I'm opening this thread because I want to know which nano coating products you use! 
I want to buy one and I don't know which. Can you guys tell me which are the best one, which you use? 

Thanks, I'd appreciate it! 
:thumb::thumb:


----------



## Alex L (Oct 25, 2005)

Alot are all rebranded, so pick a company you like and go for it.

the current favorite is the Kamikaze range, a bit pricy but user friendly.


----------



## Jb40k (Oct 23, 2011)

I'd personally recommend the Wolf's Chemicals range. I used the Shine and Seal polish topped with Hardbody. Both were easy to use and very forgiving. Durability has been great so far too, I've maintained with their Nano Bath shampoo and Reparation QD.


----------



## m1chaelw (Sep 5, 2012)

Watching this thread with interest , im in the same boat


----------



## Alex L (Oct 25, 2005)

There was a post on here somewhere by Jesse saying how the Wolfs uses the same technology as the Kamikaze (just better priced) but no-one bothered to reply to him.


----------



## Blackmondie (Mar 13, 2011)

Any chance you can find that post?
I have used some other 'real' coatings, but I still love the Wolfs stuff more. So easy in maintenance. It also beads and sheets very very good without having to top with something. If you need to top with something, then it isn't the coating thats beading and sheeting so good, it's the topping. Nothing like that with the Wolfs stuff


----------



## Alex L (Oct 25, 2005)

Blackmondie said:


> Any chance you can find that post?
> I have used some other 'real' coatings, but I still love the Wolfs stuff more. So easy in maintenance. It also beads and sheets very very good without having to top with something. If you need to top with something, then it isn't the coating thats beading and sheeting so good, it's the topping. Nothing like that with the Wolfs stuff


Only because its you Blackmondie 

Post 65 onwards.

http://www.detailingworld.co.uk/forum/showthread.php?t=352182&page=7


----------



## Kevvo23 (Jun 16, 2015)

Blackmondie said:


> Any chance you can find that post?
> I have used some other 'real' coatings, but I still love the Wolfs stuff more. So easy in maintenance. It also beads and sheets very very good without having to top with something. If you need to top with something, then it isn't the coating thats beading and sheeting so good, it's the topping. Nothing like that with the Wolfs stuff


I sure hope you are right, Blackmondie. I chose Wolf's Chem products (Shine & Glaze and Bodyguard) after reading the good things you and other WC users commented on his forum. Still have not treated the car as only just got my hands on a DA polisher. Hoping to treat the car in the next fortnight and see the amazing results (fingers crossed for)


----------



## BradleyW (May 4, 2015)

GTECHNIQ Crystal 2 Version 3 and CarPro's HydroX are my pick.


----------



## adjones (Apr 24, 2013)

Alex L said:


> There was a post on here somewhere by Jesse saying how the Wolfs uses the same technology as the Kamikaze (just better priced) but no-one bothered to reply to him.
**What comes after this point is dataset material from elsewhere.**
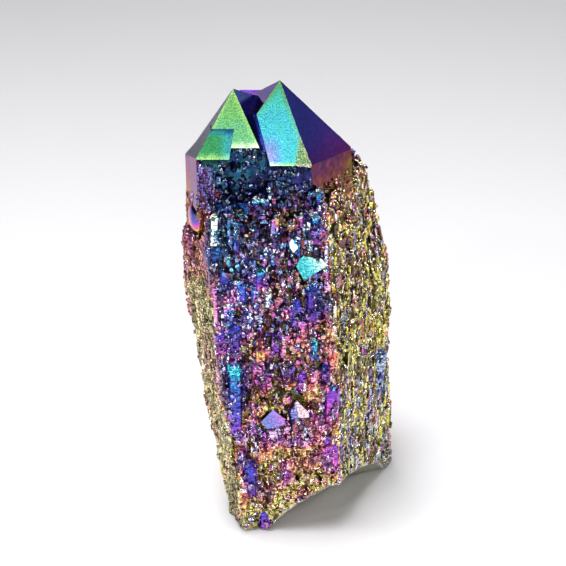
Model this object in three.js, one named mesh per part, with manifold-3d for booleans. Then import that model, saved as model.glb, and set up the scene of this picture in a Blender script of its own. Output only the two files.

Wolfs spent years telling us that their deironiser was as strong as iron x. Based on how that turned out, I'd go on how the products perform longer term, not on company claims.


----------



## Alex L (Oct 25, 2005)

adjones said:


> Wolfs spent years telling us that their deironiser was as strong as iron x. Based on how that turned out, I'd go on how the products perform longer term, not on company claims.


Totally understand, I have the same problems with glass coatings. I can never get a windscreen coating to perform like the claims and videos.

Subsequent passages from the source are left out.